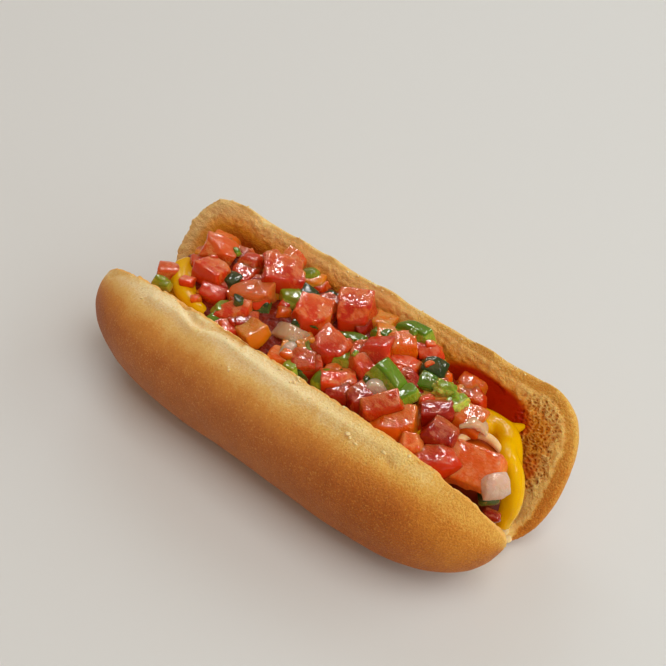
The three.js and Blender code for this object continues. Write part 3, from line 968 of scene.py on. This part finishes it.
# ---- frankfurter, mustard and cream sauce ----
class HOTDOG_OT_frankfurter(bpy.types.Operator):
    """Makes the frankfurter: a round-ended sausage, slightly bowed"""

    bl_idname = "hotdog.frankfurter"
    bl_label = "Frankfurter"

    def execute(self, context):
        radius, length = SAUSAGE["radius"], SAUSAGE["to"] - SAUSAGE["from"]
        meat = settled(added(bpy.ops.mesh.primitive_uv_sphere_add, segments=48, ring_count=32,
                             radius=radius * MM, rotation=(0, math.pi / 2, 0)))
        meat.name = "frankfurter"
        places = points(meat)
        along = places[:, 0] / radius
        places[:, 0] += np.sign(along) * (length / 2 - radius) * smoothstep(0, 0.2, np.abs(along))
        places[:, 1] += SAUSAGE["y"] + SAUSAGE["bow"] * (1 - (places[:, 0] / (length / 2)) ** 2)
        places += [(SAUSAGE["from"] + SAUSAGE["to"]) / 2, 0, SAUSAGE["z"]]
        move_points(meat, places)
        remeshed(meat, SAUSAGE["grain"] * MM, smoothing=6)
        roughened(meat, size=9, height=0.5)
        x, _, z = points(meat).T
        painted(meat, "oily", smoothstep(*SAUSAGE["oily_z"], z) * smoothstep(*SAUSAGE["oily_x"], x))
        finished(meat, frankfurter_finish(context.scene.hot_dog.sausage), "frankfurter", "sausage")
        return {"FINISHED"}


def mustard_height(x, y):
    """Height of the mustard's middle line, riding round the frankfurter."""
    ride = SAUSAGE["radius"] + MUSTARD["radius"] - MUSTARD["sunk"]
    past_end = max(0, abs(x) - SAUSAGE["to"] + SAUSAGE["radius"])
    across = y - SAUSAGE["y"]
    return SAUSAGE["z"] + math.sqrt(max(ride ** 2 - across ** 2 - past_end ** 2, 30))


def squeezed_line(name, places, radii):
    """A line of sauce through these places in millimetres, with a radius at each."""
    curve = bpy.data.curves.new(name, "CURVE")
    curve.dimensions = "3D"
    curve.bevel_depth = 1
    curve.bevel_resolution = 3
    curve.use_fill_caps = True
    spline = curve.splines.new("NURBS")
    spline.points.add(len(places) - 1)
    for point, place, radius in zip(spline.points, places, radii):
        point.co = (*(MM * c for c in place), 1)
        point.radius = radius * MM
    spline.order_u = 4
    spline.use_endpoint_u = True
    only(linked(name, curve))
    bpy.ops.object.convert(target="MESH")
    return bpy.context.object


def run_together(pieces, name, grain, smoothing):
    """Joins lines of sauce into one smooth closed mesh."""
    sauce = joined(pieces, name)
    remeshed(sauce, grain, smoothing)
    return sauce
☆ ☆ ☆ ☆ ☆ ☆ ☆
:: Work to complete ::
Write the material out exactly, with nothing left out.

:: Final result ::
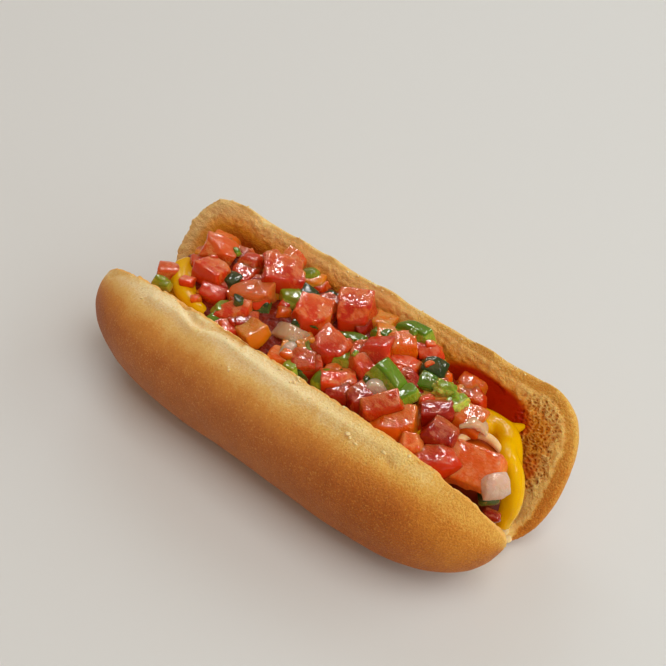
The three.js and Blender code for this object continues. Write part 3, from line 968 of scene.py on. This part finishes it.
# ---- frankfurter, mustard and cream sauce ----
class HOTDOG_OT_frankfurter(bpy.types.Operator):
    """Makes the frankfurter: a round-ended sausage, slightly bowed"""

    bl_idname = "hotdog.frankfurter"
    bl_label = "Frankfurter"

    def execute(self, context):
        radius, length = SAUSAGE["radius"], SAUSAGE["to"] - SAUSAGE["from"]
        meat = settled(added(bpy.ops.mesh.primitive_uv_sphere_add, segments=48, ring_count=32,
                             radius=radius * MM, rotation=(0, math.pi / 2, 0)))
        meat.name = "frankfurter"
        places = points(meat)
        along = places[:, 0] / radius
        places[:, 0] += np.sign(along) * (length / 2 - radius) * smoothstep(0, 0.2, np.abs(along))
        places[:, 1] += SAUSAGE["y"] + SAUSAGE["bow"] * (1 - (places[:, 0] / (length / 2)) ** 2)
        places += [(SAUSAGE["from"] + SAUSAGE["to"]) / 2, 0, SAUSAGE["z"]]
        move_points(meat, places)
        remeshed(meat, SAUSAGE["grain"] * MM, smoothing=6)
        roughened(meat, size=9, height=0.5)
        x, _, z = points(meat).T
        painted(meat, "oily", smoothstep(*SAUSAGE["oily_z"], z) * smoothstep(*SAUSAGE["oily_x"], x))
        finished(meat, frankfurter_finish(context.scene.hot_dog.sausage), "frankfurter", "sausage")
        return {"FINISHED"}


def mustard_height(x, y):
    """Height of the mustard's middle line, riding round the frankfurter."""
    ride = SAUSAGE["radius"] + MUSTARD["radius"] - MUSTARD["sunk"]
    past_end = max(0, abs(x) - SAUSAGE["to"] + SAUSAGE["radius"])
    across = y - SAUSAGE["y"]
    return SAUSAGE["z"] + math.sqrt(max(ride ** 2 - across ** 2 - past_end ** 2, 30))


def squeezed_line(name, places, radii):
    """A line of sauce through these places in millimetres, with a radius at each."""
    curve = bpy.data.curves.new(name, "CURVE")
    curve.dimensions = "3D"
    curve.bevel_depth = 1
    curve.bevel_resolution = 3
    curve.use_fill_caps = True
    spline = curve.splines.new("NURBS")
    spline.points.add(len(places) - 1)
    for point, place, radius in zip(spline.points, places, radii):
        point.co = (*(MM * c for c in place), 1)
        point.radius = radius * MM
    spline.order_u = 4
    spline.use_endpoint_u = True
    only(linked(name, curve))
    bpy.ops.object.convert(target="MESH")
    return bpy.context.object


def run_together(pieces, name, grain, smoothing):
    """Joins lines of sauce into one smooth closed mesh."""
    sauce = joined(pieces, name)
    remeshed(sauce, grain, smoothing)
    return sauce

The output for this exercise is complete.